-- Your objective --
Give the listing below again in full, exactly as written.

-- Raw data --
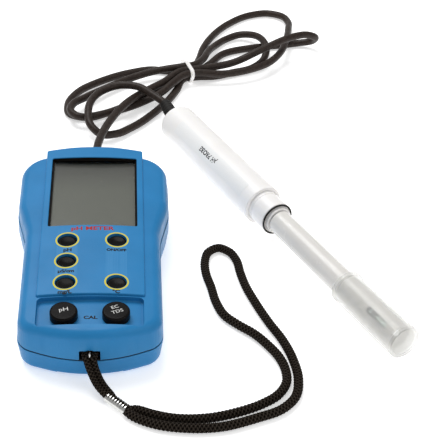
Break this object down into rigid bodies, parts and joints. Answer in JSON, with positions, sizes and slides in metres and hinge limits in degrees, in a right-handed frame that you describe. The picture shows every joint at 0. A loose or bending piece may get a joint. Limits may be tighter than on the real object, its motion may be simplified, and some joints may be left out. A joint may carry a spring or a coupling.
{
  "type": "ph meter",
  "caption": "Handheld water tester with display, round keys, calibration knobs, wrist strap and a capped probe on a looped cable.",
  "frame": {"origin": "centre of the case's flat back, on the table plane", "axes": "+X to the right of the keypad, +Y towards the display end, +Z out of the front face"},
  "size_m": [0.1992, 0.4235, 0.0361],
  "materials": {
    "blue_plastic": "fine moulded grain, slightly satin",
    "black_rubber": "matt",
    "black_plastic": "satin",
    "steel": "nickel plated",
    "brass": "machined",
    "white_plastic": "smooth",
    "label_film": "printed film",
    "milky_plastic": "translucent, smooth",
    "cable_jacket": "smooth PVC jacket, satin",
    "braided_cord": "woven",
    "red_plastic": "smooth",
    "battery_wrap": "printed metal jacket, plain",
    "circuit_board": "solder mask",
    "display_glass": "grey reflective liquid crystal display",
    "clear_plastic": "polished",
    "probe_glass": "thin blown glass"
  },
  "bodies": {
    "case": {"battery_9v": "battery_wrap", "battery_lead_black": "black_rubber", "battery_lead_red": "red_plastic", "battery_snap": "black_rubber", "case_gasket": "black_rubber", "case_screw_1": "steel", "case_screw_2": "steel", "case_screw_3": "steel", "case_screw_4": "steel", "circuit_board": "circuit_board", "controller_chip": "black_plastic", "ec_trimmer": "black_plastic", "elastomer_strip": "black_rubber", "front_shell": "blue_plastic", "key_switch_1": "black_plastic", "key_switch_2": "black_plastic", "key_switch_3": "black_plastic", "key_switch_4": "black_plastic", "key_switch_5": "black_plastic", "lcd_frame": "black_plastic", "lcd_glass": "display_glass", "ph_trimmer": "black_plastic", "probe_socket": "steel", "rear_shell": "blue_plastic", "socket_nut": "brass", "strap_pin": "steel", "window_lens": "clear_plastic"},
    "key_ph_body": {"key_ph": "black_plastic"},
    "key_conductivity_body": {"key_conductivity": "black_plastic"},
    "key_dissolved_solids_body": {"key_dissolved_solids": "black_plastic"},
    "key_power_body": {"key_power": "black_plastic"},
    "key_temperature_body": {"key_temperature": "black_plastic"},
    "ph_adjuster": {"ph_knob": "black_plastic", "ph_shaft": "brass"},
    "ec_adjuster": {"ec_knob": "black_plastic", "ec_shaft": "brass"},
    "battery_cover": {"battery_door": "blue_plastic"},
    "probe_lead": {"plug_shell": "steel", "plug_tail": "steel", "probe_cable": "cable_jacket", "cable_tie": "white_plastic", "cable_boot": "black_rubber", "probe_handle": "white_plastic", "handle_label": "label_film", "probe_collar": "white_plastic", "o_ring": "black_rubber", "probe_stem": "black_plastic", "glass_bulb": "probe_glass", "reference_junction": "white_plastic", "conductivity_pin_1": "steel", "conductivity_pin_2": "steel", "temperature_sensor": "steel"},
    "sleeve": {"probe_sleeve": "milky_plastic"},
    "cap": {"storage_cap": "milky_plastic"},
    "strap": {"strap_cord": "braided_cord", "strap_anchor": "braided_cord", "strap_crimp": "steel"}
  },
  "joints": [
    {"name": "key_ph_press", "type": "slide", "parent": "case", "child": "key_ph_body", "axis": [0, 0.045, -0.999], "range_m": [0, 0.0008]},
    {"name": "key_conductivity_press", "type": "slide", "parent": "case", "child": "key_conductivity_body", "axis": [0, 0.045, -0.999], "range_m": [0, 0.0008]},
    {"name": "key_dissolved_solids_press", "type": "slide", "parent": "case", "child": "key_dissolved_solids_body", "axis": [0, 0.045, -0.999], "range_m": [0, 0.0008]},
    {"name": "key_power_press", "type": "slide", "parent": "case", "child": "key_power_body", "axis": [0, 0.045, -0.999], "range_m": [0, 0.0008]},
    {"name": "key_temperature_press", "type": "slide", "parent": "case", "child": "key_temperature_body", "axis": [0, 0.045, -0.999], "range_m": [0, 0.0008]},
    {"name": "ph_knob_turn", "type": "hinge", "parent": "case", "child": "ph_adjuster", "pos_m": [-0.0123, -0.06, 0.03004], "axis": [0, -0.045, 0.999], "range_deg": [-135, 135]},
    {"name": "ec_knob_turn", "type": "hinge", "parent": "case", "child": "ec_adjuster", "pos_m": [0.0123, -0.06, 0.03004], "axis": [0, -0.045, 0.999], "range_deg": [-135, 135]},
    {"name": "battery_door_slide", "type": "slide", "parent": "case", "child": "battery_cover", "axis": [0, -1, 0], "range_m": [0, 0.024]},
    {"name": "plug_pull", "type": "slide", "parent": "case", "child": "probe_lead", "axis": [0, 1, 0], "range_m": [0, 0.014]},
    {"name": "sleeve_slide", "type": "slide", "parent": "probe_lead", "child": "sleeve", "axis": [0.4512, -0.8924, 0], "range_m": [0, 0.03]},
    {"name": "cap_pull", "type": "slide", "parent": "sleeve", "child": "cap", "axis": [0.4512, -0.8924, 0], "range_m": [0, 0.05]},
    {"name": "strap_swing", "type": "hinge", "parent": "case", "child": "strap", "pos_m": [0, -0.0734, 0.0156], "axis": [0, 0, -1], "range_deg": [-5, 20]}
  ]
}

-- Result --
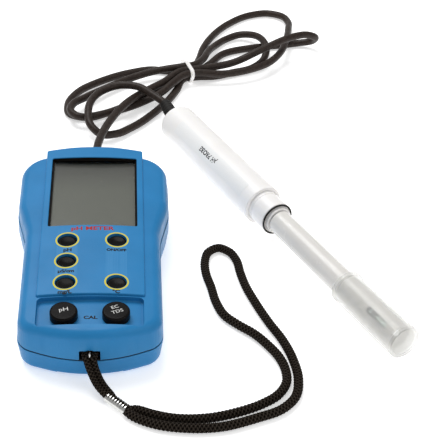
Break this object down into rigid bodies, parts and joints. Answer in JSON, with positions, sizes and slides in metres and hinge limits in degrees, in a right-handed frame that you describe. The picture shows every joint at 0. A loose or bending piece may get a joint. Limits may be tighter than on the real object, its motion may be simplified, and some joints may be left out. A joint may carry a spring or a coupling.
{
  "type": "ph meter",
  "caption": "Handheld water tester with display, round keys, calibration knobs, wrist strap and a capped probe on a looped cable.",
  "frame": {"origin": "centre of the case's flat back, on the table plane", "axes": "+X to the right of the keypad, +Y towards the display end, +Z out of the front face"},
  "size_m": [0.1992, 0.4235, 0.0361],
  "materials": {
    "blue_plastic": "fine moulded grain, slightly satin",
    "black_rubber": "matt",
    "black_plastic": "satin",
    "steel": "nickel plated",
    "brass": "machined",
    "white_plastic": "smooth",
    "label_film": "printed film",
    "milky_plastic": "translucent, smooth",
    "cable_jacket": "smooth PVC jacket, satin",
    "braided_cord": "woven",
    "red_plastic": "smooth",
    "battery_wrap": "printed metal jacket, plain",
    "circuit_board": "solder mask",
    "display_glass": "grey reflective liquid crystal display",
    "clear_plastic": "polished",
    "probe_glass": "thin blown glass"
  },
  "bodies": {
    "case": {"battery_9v": "battery_wrap", "battery_lead_black": "black_rubber", "battery_lead_red": "red_plastic", "battery_snap": "black_rubber", "case_gasket": "black_rubber", "case_screw_1": "steel", "case_screw_2": "steel", "case_screw_3": "steel", "case_screw_4": "steel", "circuit_board": "circuit_board", "controller_chip": "black_plastic", "ec_trimmer": "black_plastic", "elastomer_strip": "black_rubber", "front_shell": "blue_plastic", "key_switch_1": "black_plastic", "key_switch_2": "black_plastic", "key_switch_3": "black_plastic", "key_switch_4": "black_plastic", "key_switch_5": "black_plastic", "lcd_frame": "black_plastic", "lcd_glass": "display_glass", "ph_trimmer": "black_plastic", "probe_socket": "steel", "rear_shell": "blue_plastic", "socket_nut": "brass", "strap_pin": "steel", "window_lens": "clear_plastic"},
    "key_ph_body": {"key_ph": "black_plastic"},
    "key_conductivity_body": {"key_conductivity": "black_plastic"},
    "key_dissolved_solids_body": {"key_dissolved_solids": "black_plastic"},
    "key_power_body": {"key_power": "black_plastic"},
    "key_temperature_body": {"key_temperature": "black_plastic"},
    "ph_adjuster": {"ph_knob": "black_plastic", "ph_shaft": "brass"},
    "ec_adjuster": {"ec_knob": "black_plastic", "ec_shaft": "brass"},
    "battery_cover": {"battery_door": "blue_plastic"},
    "probe_lead": {"plug_shell": "steel", "plug_tail": "steel", "probe_cable": "cable_jacket", "cable_tie": "white_plastic", "cable_boot": "black_rubber", "probe_handle": "white_plastic", "handle_label": "label_film", "probe_collar": "white_plastic", "o_ring": "black_rubber", "probe_stem": "black_plastic", "glass_bulb": "probe_glass", "reference_junction": "white_plastic", "conductivity_pin_1": "steel", "conductivity_pin_2": "steel", "temperature_sensor": "steel"},
    "sleeve": {"probe_sleeve": "milky_plastic"},
    "cap": {"storage_cap": "milky_plastic"},
    "strap": {"strap_cord": "braided_cord", "strap_anchor": "braided_cord", "strap_crimp": "steel"}
  },
  "joints": [
    {"name": "key_ph_press", "type": "slide", "parent": "case", "child": "key_ph_body", "axis": [0, 0.045, -0.999], "range_m": [0, 0.0008]},
    {"name": "key_conductivity_press", "type": "slide", "parent": "case", "child": "key_conductivity_body", "axis": [0, 0.045, -0.999], "range_m": [0, 0.0008]},
    {"name": "key_dissolved_solids_press", "type": "slide", "parent": "case", "child": "key_dissolved_solids_body", "axis": [0, 0.045, -0.999], "range_m": [0, 0.0008]},
    {"name": "key_power_press", "type": "slide", "parent": "case", "child": "key_power_body", "axis": [0, 0.045, -0.999], "range_m": [0, 0.0008]},
    {"name": "key_temperature_press", "type": "slide", "parent": "case", "child": "key_temperature_body", "axis": [0, 0.045, -0.999], "range_m": [0, 0.0008]},
    {"name": "ph_knob_turn", "type": "hinge", "parent": "case", "child": "ph_adjuster", "pos_m": [-0.0123, -0.06, 0.03004], "axis": [0, -0.045, 0.999], "range_deg": [-135, 135]},
    {"name": "ec_knob_turn", "type": "hinge", "parent": "case", "child": "ec_adjuster", "pos_m": [0.0123, -0.06, 0.03004], "axis": [0, -0.045, 0.999], "range_deg": [-135, 135]},
    {"name": "battery_door_slide", "type": "slide", "parent": "case", "child": "battery_cover", "axis": [0, -1, 0], "range_m": [0, 0.024]},
    {"name": "plug_pull", "type": "slide", "parent": "case", "child": "probe_lead", "axis": [0, 1, 0], "range_m": [0, 0.014]},
    {"name": "sleeve_slide", "type": "slide", "parent": "probe_lead", "child": "sleeve", "axis": [0.4512, -0.8924, 0], "range_m": [0, 0.03]},
    {"name": "cap_pull", "type": "slide", "parent": "sleeve", "child": "cap", "axis": [0.4512, -0.8924, 0], "range_m": [0, 0.05]},
    {"name": "strap_swing", "type": "hinge", "parent": "case", "child": "strap", "pos_m": [0, -0.0734, 0.0156], "axis": [0, 0, -1], "range_deg": [-5, 20]}
  ]
}